# SageMaker Processing Job using PySpark

This notebook will show you how can be used pyspark for processing data using the fully-managed service Amazon SageMaker Processing

## Visualize the processing script

In [None]:
## This script was created to express what we saw in the previous exercise.
## It will get the raw data from the turbine sensors, select some features, 
## denoise, normalize, encode and reshape it as a 6x10x10 tensor
## This script is the entrypoint of the first step of the ML Pipelie: Data preparation
!pygmentize ./processing.py

### Define imports and global variables

In [None]:
import boto3
import logging
import sagemaker
from sagemaker.spark.processing import PySparkProcessor
from time import gmtime, strftime

In [None]:
sagemaker_logger = logging.getLogger("sagemaker")
sagemaker_logger.setLevel(logging.INFO)
sagemaker_logger.addHandler(logging.StreamHandler())

In [None]:
s3_bucket_name = "sm-emr-sc-blog-06be16c8160f"
file_name = "LD2011_2014.csv"

s3_input_file = "s3://{}/data/input/{}".format(s3_bucket_name, file_name)
s3_output_path = "s3://{}/data/output/".format(s3_bucket_name)

In [None]:
boto_session = boto3.Session()

sagemaker_client = boto_session.client("sagemaker")
runtime_client = boto_session.client("sagemaker-runtime")

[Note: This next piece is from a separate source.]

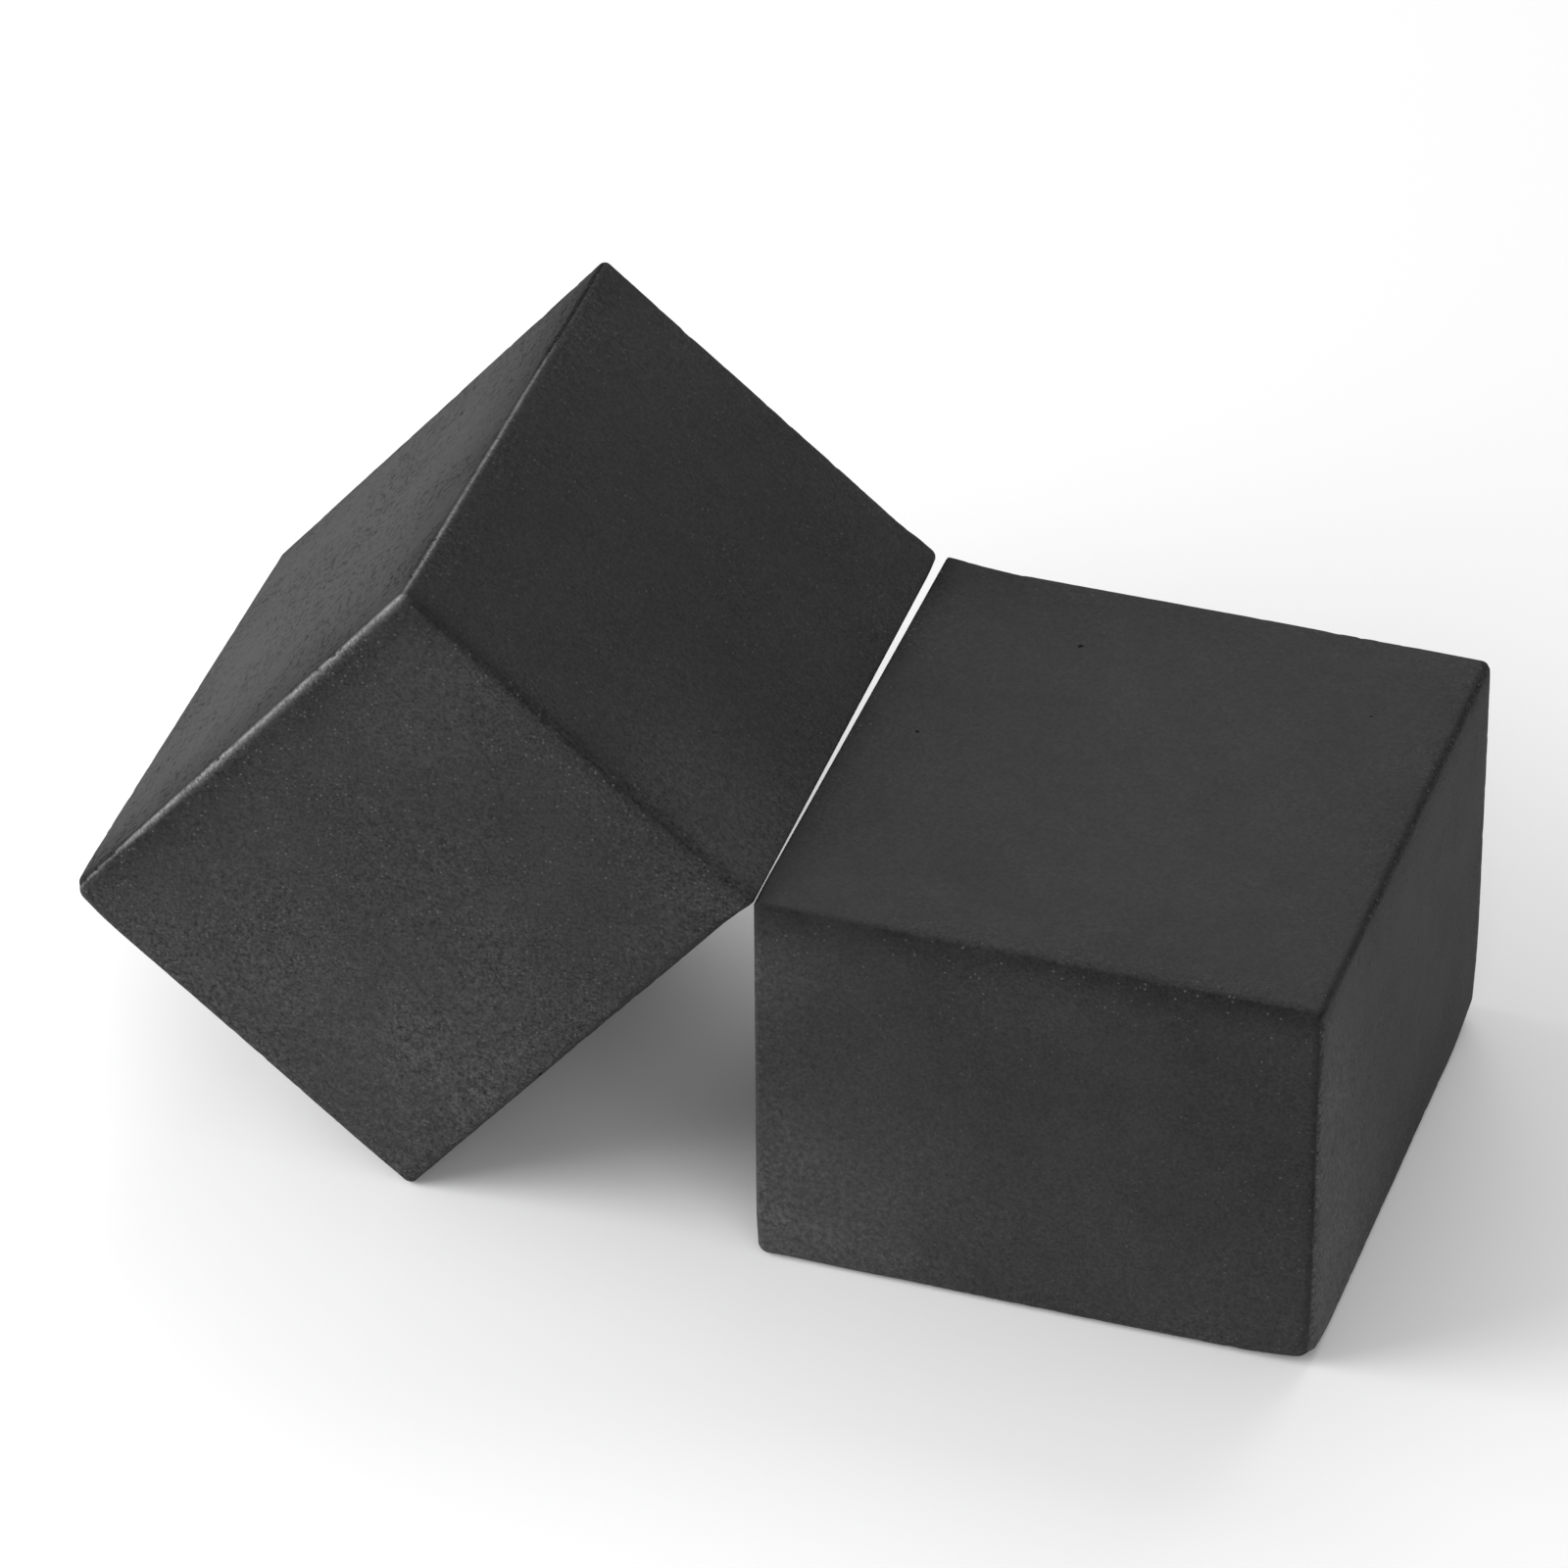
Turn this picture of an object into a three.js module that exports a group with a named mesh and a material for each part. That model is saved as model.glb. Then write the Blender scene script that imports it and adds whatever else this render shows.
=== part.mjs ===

sagemaker_session = sagemaker.session.Session(
    boto_session=boto_session,
    sagemaker_client=sagemaker_client,
    sagemaker_runtime_client=runtime_client,
    default_bucket=s3_bucket_name
)

In [None]:
role = sagemaker.get_execution_role()

### Create PySpark Processor

By using [SageMaker SDK](https://sagemaker.readthedocs.io/en/stable/api/training/processing.html) we can interact with SageMaker Jobs by using the official SageMaker Containers.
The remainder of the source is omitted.